Your instructions >>
Quote all of the entries word for word.

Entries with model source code
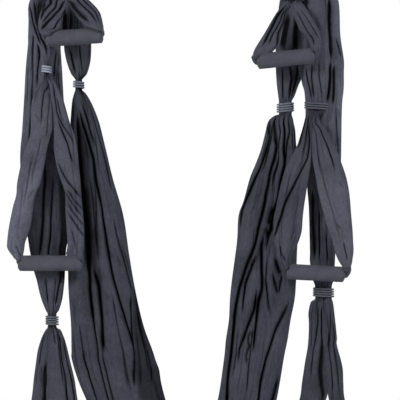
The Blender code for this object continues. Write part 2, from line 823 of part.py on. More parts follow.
def main():
    remove_everything()
    swing = bpy.data.objects.new("swing_axis", None)
    swing.location = (0, 0, BAR_Z)
    bpy.context.scene.collection.objects.link(swing)
    hammock = [build_sling()]
    for side, side_x in ((LEFT, 0.0), (RIGHT, HANG_SPACING)):
        build_carabiner(side, side_x)
        for key, (tail_y, loop_y, strap_depth, loop_depth) in LAYERS.items():
            strap = build_strap(side, key, tail_y, strap_depth, side_x)
            band = build_band(f"{key}_band_{side['name']}", side[key]["neck"], tail_y, side_x)
            loop = build_loop(side, key, tail_y, loop_y, loop_depth, side_x)
            carry(loop, build_grip(side, key, loop_y, side_x))
            hammock += [strap, band, loop]
        hammock.append(build_band(f"sling_band_{side['name']}", side["sling"]["neck"],
                                  SLING_TOP_Y, side_x))
    carry(swing, hammock)


main()
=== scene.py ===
import math
import random
from collections import namedtuple

import bmesh
import bpy
import numpy as np
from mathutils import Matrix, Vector


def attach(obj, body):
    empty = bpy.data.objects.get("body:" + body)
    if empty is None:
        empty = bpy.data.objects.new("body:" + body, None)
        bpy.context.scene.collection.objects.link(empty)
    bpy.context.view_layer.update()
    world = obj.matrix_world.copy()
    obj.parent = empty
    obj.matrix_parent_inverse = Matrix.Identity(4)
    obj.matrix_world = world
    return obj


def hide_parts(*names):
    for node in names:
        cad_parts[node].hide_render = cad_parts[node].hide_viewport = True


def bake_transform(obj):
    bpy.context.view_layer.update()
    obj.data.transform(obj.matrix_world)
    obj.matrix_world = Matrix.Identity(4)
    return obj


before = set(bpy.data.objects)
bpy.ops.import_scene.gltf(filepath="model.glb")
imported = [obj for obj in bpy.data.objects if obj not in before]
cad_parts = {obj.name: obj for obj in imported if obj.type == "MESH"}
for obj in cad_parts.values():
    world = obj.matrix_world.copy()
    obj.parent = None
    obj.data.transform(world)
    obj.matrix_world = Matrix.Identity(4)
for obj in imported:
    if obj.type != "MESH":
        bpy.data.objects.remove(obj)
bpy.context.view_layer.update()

MM = 0.001

# The photo: 2 mm a pixel, its top edge 119 mm under the carabiners' bottom bars
PHOTO_PIXELS = 400
PHOTO_MM = 2.0
PHOTO_LEFT_MM = -124.0
PHOTO_TOP_DROP_MM = 119.0

# Hanging, as in the part
HANG_SPACING = 0.484
BAR_R = 0.005
BAR_Z = -0.101
EYE_PITCH = 0.0086
EYE_WIDTH = 0.0080
EYE_BORE_R = 0.0053
EYE_WALL = 0.0037

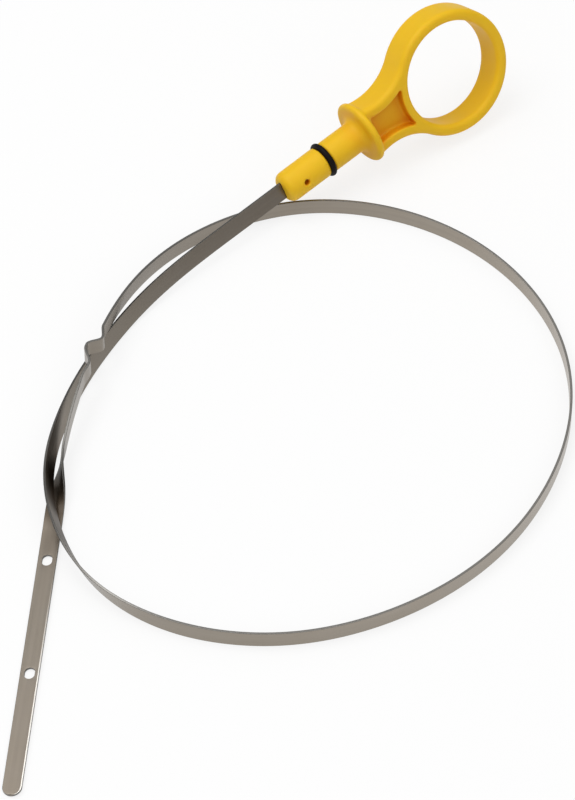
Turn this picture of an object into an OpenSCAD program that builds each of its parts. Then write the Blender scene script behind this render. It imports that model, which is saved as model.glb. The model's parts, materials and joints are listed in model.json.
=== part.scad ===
// Engine oil dipstick, coiled as packed: a moulded handle with a finger ring, its seal, and one long
// spring-steel blade. The floor is z = 0, +X is right and +Y is away from the viewer.

/* [Handle] */
// Inside diameter of the finger ring
ring_bore_d = 35.2; // [33:0.1:37]
// Radial thickness of the finger ring
ring_wall = 4; // [3.6:0.1:4.6]
// Width of the ring and of the neck, along the ring's axis
ring_w = 11.2; // [10:0.1:12]
// Radius of the ring's and the neck's rounded edges
edge_r = 1.6; // [0.8:0.1:1.7]
// Distance from the ring's centre to the middle of the stop flange
neck_len = 36.5; // [35.5:0.1:38]
// Width of the neck where it is narrowest
neck_min_w = 16.9; // [16:0.1:18]
// Radius of the hollow curve down each side of the neck
neck_side_r = 19; // [18:0.5:21]
// Thickness of the neck's rims round the pocket
rim_t = 3.6; // [3.4:0.1:4.2]
// Depth of the pocket on each face of the neck
pocket_depth = 3.6; // [1:0.1:4.2]
// Radial wall between the finger hole and the pocket
pocket_ring_wall = 3.1; // [2.8:0.1:3.5]
// Wall between the flange and the pocket
pocket_from_flange = 1.5; // [1.2:0.1:3]

/* [Flange and stem] */
// Diameter of the stop flange
flange_d = 22.3; // [21:0.1:23.5]
// Thickness of the stop flange
flange_t = 2.7; // [2.5:0.1:3.6]
// Radius of the flange's rounded rim
flange_edge_r = 1.2; // [0.6:0.1:1.2]
// Diameter of the stem
stem_d = 10.8; // [10.2:0.1:11.2]
// Distance from the middle of the flange to the tip of the stem
stem_len = 33.7; // [32:0.1:36]
// Radius of the stem's rounded tip
stem_tip_r = 2.6; // [1.5:0.1:3]
// Radius of the fillet between the stem and the flange
stem_fillet_r = 2.4; // [1:0.1:2.8]
// Diameter of the two locating holes in the stem
locating_d = 2; // [1.2:0.1:2.4]
// Distance from the stem's tip to the locating holes
locating_from_tip = 7; // [6:0.1:10]

/* [Seal] */
// Thickness of the rubber ring
seal_section = 2; // [1.6:0.1:2.2]
// Outside diameter of the rubber ring
seal_od = 12.4; // [12:0.1:12.8]
// Distance from the stem's tip to the rubber ring
seal_from_tip = 17.6; // [16:0.1:20]
// Width of the seal's groove
groove_w = 2.3; // [2.2:0.1:2.8]

/* [Blade] */
// Width of the blade
blade_w = 6; // [5.6:0.1:6.4]
// Thickness of the blade
blade_t = 0.8; // [0.6:0.05:0.9]
// Small bevel along the blade's edges
blade_bevel = 0.12; // [0.05:0.01:0.2]
// Length of the blade inside the stem
blade_in_stem = 13; // [10:0.5:15]
// Height of the stop bump, from its feet to its top
bump_h = 3.8; // [2:0.1:4]
// Depth of the reverse bend on the handle's side of the bump
bump_foot = 1.5; // [0:0.1:1.8]
// Depth of the reverse bend on the tail's side of the bump
bump_heel = 0.7; // [0:0.1:1.8]
// Length of each reverse bend
bump_foot_len = 5; // [4:0.5:8]
// Length of the bump's steep side
bump_rise = 4; // [3.4:0.1:5]
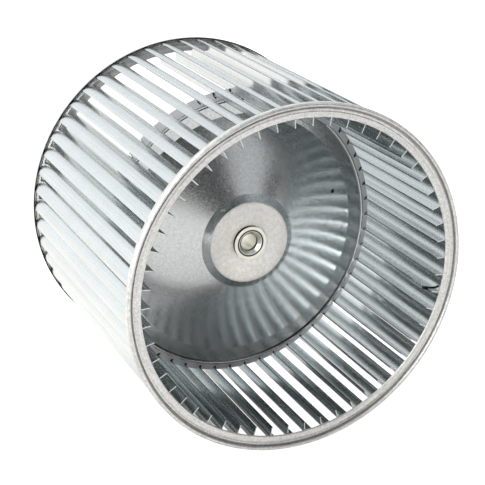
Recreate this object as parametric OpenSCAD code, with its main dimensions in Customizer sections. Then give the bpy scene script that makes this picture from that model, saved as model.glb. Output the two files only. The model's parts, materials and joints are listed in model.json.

Written answer >>
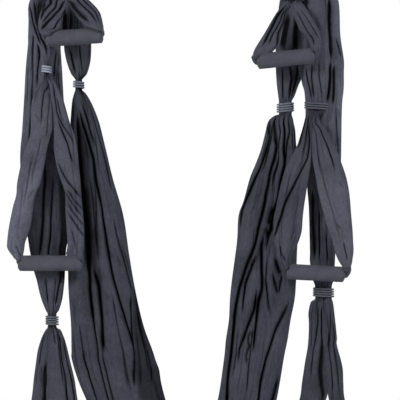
The Blender code for this object continues. Write part 2, from line 823 of part.py on. More parts follow.
def main():
    remove_everything()
    swing = bpy.data.objects.new("swing_axis", None)
    swing.location = (0, 0, BAR_Z)
    bpy.context.scene.collection.objects.link(swing)
    hammock = [build_sling()]
    for side, side_x in ((LEFT, 0.0), (RIGHT, HANG_SPACING)):
        build_carabiner(side, side_x)
        for key, (tail_y, loop_y, strap_depth, loop_depth) in LAYERS.items():
            strap = build_strap(side, key, tail_y, strap_depth, side_x)
            band = build_band(f"{key}_band_{side['name']}", side[key]["neck"], tail_y, side_x)
            loop = build_loop(side, key, tail_y, loop_y, loop_depth, side_x)
            carry(loop, build_grip(side, key, loop_y, side_x))
            hammock += [strap, band, loop]
        hammock.append(build_band(f"sling_band_{side['name']}", side["sling"]["neck"],
                                  SLING_TOP_Y, side_x))
    carry(swing, hammock)


main()
=== scene.py ===
import math
import random
from collections import namedtuple

import bmesh
import bpy
import numpy as np
from mathutils import Matrix, Vector


def attach(obj, body):
    empty = bpy.data.objects.get("body:" + body)
    if empty is None:
        empty = bpy.data.objects.new("body:" + body, None)
        bpy.context.scene.collection.objects.link(empty)
    bpy.context.view_layer.update()
    world = obj.matrix_world.copy()
    obj.parent = empty
    obj.matrix_parent_inverse = Matrix.Identity(4)
    obj.matrix_world = world
    return obj


def hide_parts(*names):
    for node in names:
        cad_parts[node].hide_render = cad_parts[node].hide_viewport = True


def bake_transform(obj):
    bpy.context.view_layer.update()
    obj.data.transform(obj.matrix_world)
    obj.matrix_world = Matrix.Identity(4)
    return obj


before = set(bpy.data.objects)
bpy.ops.import_scene.gltf(filepath="model.glb")
imported = [obj for obj in bpy.data.objects if obj not in before]
cad_parts = {obj.name: obj for obj in imported if obj.type == "MESH"}
for obj in cad_parts.values():
    world = obj.matrix_world.copy()
    obj.parent = None
    obj.data.transform(world)
    obj.matrix_world = Matrix.Identity(4)
for obj in imported:
    if obj.type != "MESH":
        bpy.data.objects.remove(obj)
bpy.context.view_layer.update()

MM = 0.001

# The photo: 2 mm a pixel, its top edge 119 mm under the carabiners' bottom bars
PHOTO_PIXELS = 400
PHOTO_MM = 2.0
PHOTO_LEFT_MM = -124.0
PHOTO_TOP_DROP_MM = 119.0

# Hanging, as in the part
HANG_SPACING = 0.484
BAR_R = 0.005
BAR_Z = -0.101
EYE_PITCH = 0.0086
EYE_WIDTH = 0.0080
EYE_BORE_R = 0.0053
EYE_WALL = 0.0037

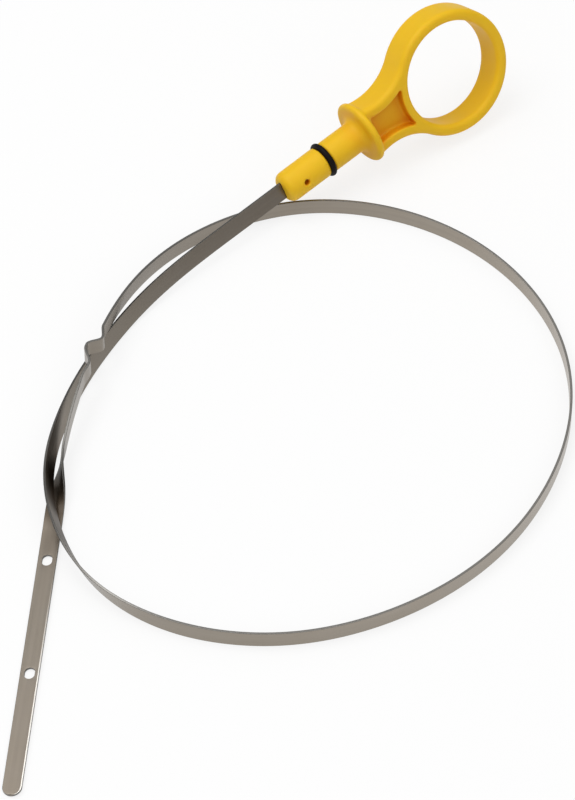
Turn this picture of an object into an OpenSCAD program that builds each of its parts. Then write the Blender scene script behind this render. It imports that model, which is saved as model.glb. The model's parts, materials and joints are listed in model.json.
=== part.scad ===
// Engine oil dipstick, coiled as packed: a moulded handle with a finger ring, its seal, and one long
// spring-steel blade. The floor is z = 0, +X is right and +Y is away from the viewer.

/* [Handle] */
// Inside diameter of the finger ring
ring_bore_d = 35.2; // [33:0.1:37]
// Radial thickness of the finger ring
ring_wall = 4; // [3.6:0.1:4.6]
// Width of the ring and of the neck, along the ring's axis
ring_w = 11.2; // [10:0.1:12]
// Radius of the ring's and the neck's rounded edges
edge_r = 1.6; // [0.8:0.1:1.7]
// Distance from the ring's centre to the middle of the stop flange
neck_len = 36.5; // [35.5:0.1:38]
// Width of the neck where it is narrowest
neck_min_w = 16.9; // [16:0.1:18]
// Radius of the hollow curve down each side of the neck
neck_side_r = 19; // [18:0.5:21]
// Thickness of the neck's rims round the pocket
rim_t = 3.6; // [3.4:0.1:4.2]
// Depth of the pocket on each face of the neck
pocket_depth = 3.6; // [1:0.1:4.2]
// Radial wall between the finger hole and the pocket
pocket_ring_wall = 3.1; // [2.8:0.1:3.5]
// Wall between the flange and the pocket
pocket_from_flange = 1.5; // [1.2:0.1:3]

/* [Flange and stem] */
// Diameter of the stop flange
flange_d = 22.3; // [21:0.1:23.5]
// Thickness of the stop flange
flange_t = 2.7; // [2.5:0.1:3.6]
// Radius of the flange's rounded rim
flange_edge_r = 1.2; // [0.6:0.1:1.2]
// Diameter of the stem
stem_d = 10.8; // [10.2:0.1:11.2]
// Distance from the middle of the flange to the tip of the stem
stem_len = 33.7; // [32:0.1:36]
// Radius of the stem's rounded tip
stem_tip_r = 2.6; // [1.5:0.1:3]
// Radius of the fillet between the stem and the flange
stem_fillet_r = 2.4; // [1:0.1:2.8]
// Diameter of the two locating holes in the stem
locating_d = 2; // [1.2:0.1:2.4]
// Distance from the stem's tip to the locating holes
locating_from_tip = 7; // [6:0.1:10]

/* [Seal] */
// Thickness of the rubber ring
seal_section = 2; // [1.6:0.1:2.2]
// Outside diameter of the rubber ring
seal_od = 12.4; // [12:0.1:12.8]
// Distance from the stem's tip to the rubber ring
seal_from_tip = 17.6; // [16:0.1:20]
// Width of the seal's groove
groove_w = 2.3; // [2.2:0.1:2.8]

/* [Blade] */
// Width of the blade
blade_w = 6; // [5.6:0.1:6.4]
// Thickness of the blade
blade_t = 0.8; // [0.6:0.05:0.9]
// Small bevel along the blade's edges
blade_bevel = 0.12; // [0.05:0.01:0.2]
// Length of the blade inside the stem
blade_in_stem = 13; // [10:0.5:15]
// Height of the stop bump, from its feet to its top
bump_h = 3.8; // [2:0.1:4]
// Depth of the reverse bend on the handle's side of the bump
bump_foot = 1.5; // [0:0.1:1.8]
// Depth of the reverse bend on the tail's side of the bump
bump_heel = 0.7; // [0:0.1:1.8]
// Length of each reverse bend
bump_foot_len = 5; // [4:0.5:8]
// Length of the bump's steep side
bump_rise = 4; // [3.4:0.1:5]
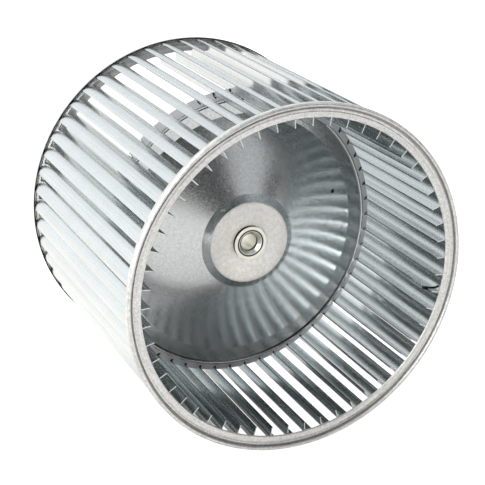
Recreate this object as parametric OpenSCAD code, with its main dimensions in Customizer sections. Then give the bpy scene script that makes this picture from that model, saved as model.glb. Output the two files only. The model's parts, materials and joints are listed in model.json.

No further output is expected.